Charles Avery, ‘We don’t stay here because of gravity we stay because we like it’, 2014, Screen print on paper, 45.8 x 38.2 cm. Installation image of fig-2 exhibition. Courtesy of the artist. Photography by Sylvain Deleu

Favourite local restaurant/bar/pub?

I recently discovered Franco Manca on Tottenham Court Road, a good stop after long hours of work on the way home! I used to frequent pubs on Lambs Conduit Street, but these days I don't have much time for anything except my local or Shoreditch House where I organise Art Talks and sometimes use the gym and rooftop pool.
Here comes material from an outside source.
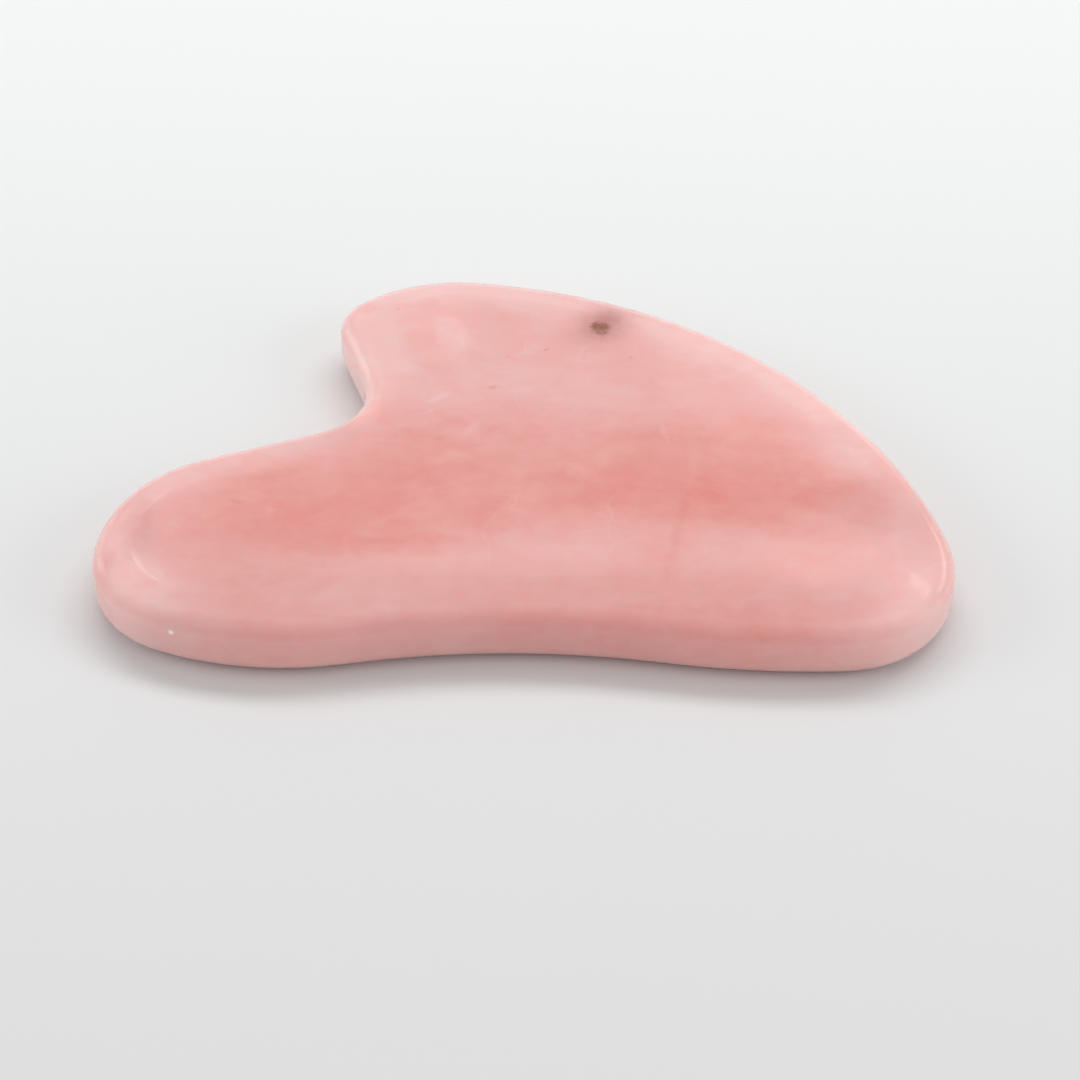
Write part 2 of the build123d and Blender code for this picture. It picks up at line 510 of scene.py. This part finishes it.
# The stone is a little brighter or darker here, with no change of tint.
GLOW_ZONES = (
    Zone("near_shade", -0.07, (0.0, -23.5), (42.0, 4.5), 0, 0.50),
    Zone("right_nose_glow", 0.07, (37.5, -23.5), (5.0, 4.0), 30, 0.60),
    Zone("left_nose_glow", 0.04, (-37.5, -22.0), (4.0, 4.0), -30, 0.60),
    Zone("left_rim_shade", -0.03, (-29.5, -26.0), (8.0, 1.5), -10, 0.50),
    Zone("shoulder_shade", -0.07, (-19.6, 0.6), (6.0, 1.8), 26, 0.60),
    Zone("crown_shade", -0.04, (0.0, 24.0), (13.0, 1.3), -8, 0.60),
    Zone("back_glow", 0.12, (33.5, 3.8), (15.0, 1.5), -53, 0.50),
    Zone("left_middle_shade", -0.03, (-26.0, -17.0), (9.0, 3.5), 0, 0.70),
    Zone("right_edge_shade", -0.03, (37.4, -13.4), (1.6, 4.0), 4, 0.50),
    Zone("inclusion_edge_shade", -0.06, (9.6, 20.9), (3.4, 0.9), -20, 0.50),
    Zone("inclusion_foot_shade", -0.04, (5.8, 16.4), (2.4, 1.6), 0, 0.60),
    Zone("left_edge_shade", -0.05, (-39.4, -18.4), (1.2, 2.4), 4, 0.60),
    Zone("throat_glow", 0.13, (-17.2, 8.4), (2.2, 6.5), 8, 0.50),
    Zone("low_right_glow", 0.07, (28.5, -16.5), (6.5, 3.2), -4, 0.60),
    Zone("far_right_glow", 0.05, (22.0, 7.0), (12.0, 6.5), -48, 0.50),
    Zone("light_patch_glow", 0.07, (-9.0, 17.5), (3.5, 4.5), 10, 0.60),
    Zone("left_line_shade", -0.08, (-36.6, -13.0), (1.8, 5.0), 6, 0.60),
    Zone("band_end_shade", -0.05, (34.5, -9.5), (5.0, 3.5), -10, 0.60),
)

# Whitish healed cracks near the upper face: small and thin.
FLECKS = (
    Zone("fleck_a", 0.26, (-8.8, 6.4), (1.2, 0.42), 37, 0.70),
    Zone("fleck_b", 0.22, (-5.5, 1.5), (1.2, 0.42), 60, 0.80),
    Zone("fleck_c", 0.16, (-9.8, 4.2), (0.9, 0.25), 30, 0.70),
    Zone("fleck_d", 0.17, (13.6, 1.2), (0.32, 1.3), 15, 0.70),
    Zone("fleck_e", 0.14, (-24.4, -10.7), (0.5, 0.45), 0, 0.70),
    Zone("fleck_f", 0.14, (-14.5, 11.0), (0.9, 0.25), 50, 0.70),
    Zone("fleck_g", 0.09, (-12.4, -11.2), (3.4, 0.55), 38, 0.90),
    Zone("fleck_h", 0.07, (-8.0, -6.8), (3.0, 0.45), 24, 0.90),
    Zone("fleck_i", 0.14, (-33.2, -13.0), (0.8, 0.25), -50, 0.70),
    Zone("speck_a", -0.24, (-3.5, 8.1), (0.55, 0.24), 8, 0.80),
    Zone("speck_b", -0.14, (-27.8, -9.4), (0.7, 0.30), -20, 0.80),
    Zone("speck_c", -0.12, (-8.6, 0.2), (0.8, 0.30), 30, 0.80),
    Zone("speck_d", -0.25, (1.85, 14.05), (0.34, 0.18), 0, 0.70),
)
FLECK_DEPTH = 1.5

# The brown mineral inclusion under the upper face.
INCLUSION_HALO = Zone("halo", 0.50, (7.6, 18.3), (2.2, 2.6), -20, 0.85)
INCLUSION_SMUDGE = Zone("smudge", 0.40, (8.2, 19.7), (1.2, 1.1), 0, 0.80)
INCLUSION_SHELL = Zone("shell", 0.80, (7.20, 17.70), (0.95, 1.10), 0, 0.40)
INCLUSION_CORES = (
    Zone("core_a", 0.90, (7.15, 18.05), (0.85, 0.48), 8, 0.50),
    Zone("core_b", 0.65, (7.30, 17.25), (0.55, 0.50), 0, 0.60),
)
INCLUSION_DEPTH = 2.2
HALO_COLOUR = (178, 112, 104)
SMUDGE_COLOUR = (190, 122, 122)
SHELL_COLOUR = (184, 130, 112)
CORE_COLOUR = (148, 98, 78)

# A tiny pale grain in the side of the left nose, which catches the light.
BRIGHT_GRAIN_PLACE = (-32.60, -25.40, 4.55)
BRIGHT_GRAIN_HALF_SIZE = 0.26
BRIGHT_GRAIN_SOFTNESS = 0.60
BRIGHT_GRAIN_COLOUR = (255, 246, 242)

GRAIN_SCALE = 1.9  # the brown core is broken up by a grain this fine
GRAIN_SPAN = (0.28, 0.58)  # the brown starts and is full at these noise values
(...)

Most memorable aesthetic experience?

I cannot forget the year I read the Samuel Beckett trilogy, and especially The Unnamable. I was eighteen or so and I remember reading each page as slowly as I could.

For a visual encounter I remember memorizing French photographer Jacques Lartigue's images when I was writing my first published text for Genis Aci, a Photography Art Magazine in Turkey. And whenever I want to remember a nice thought, I think of the bone attached to a coffee cup - Mark Mander's A Place Where My Thoughts Are Frozen Together, 2001.


Fatos Ustek, Art Fund Curator at fig-2. Photography by Sylvain Deleu

Hidden gem no-one else knows about?

London is a treasure garden for hidden gems. I attend Open House almost every year and get to discover so many new things like a masonic temple in the basement of a hotel or a Japanese garden in Kensington.

Best for children?

Science Museum.

Where will you be seen this month?

I’ll be at ICA Studio every Monday - not only this month, but the whole year! Otherwise I’ll be on my bike crossing the city for studio visits.

Public/cultural/artistic figure you admire?

I enjoyed every second of working with Jessica Morgan when we were curating the 10th Gwangju Biennial. I also have tremendous respect for the artist Ayşe Erkmen and the imaginative forces at play in her astonishing body of work.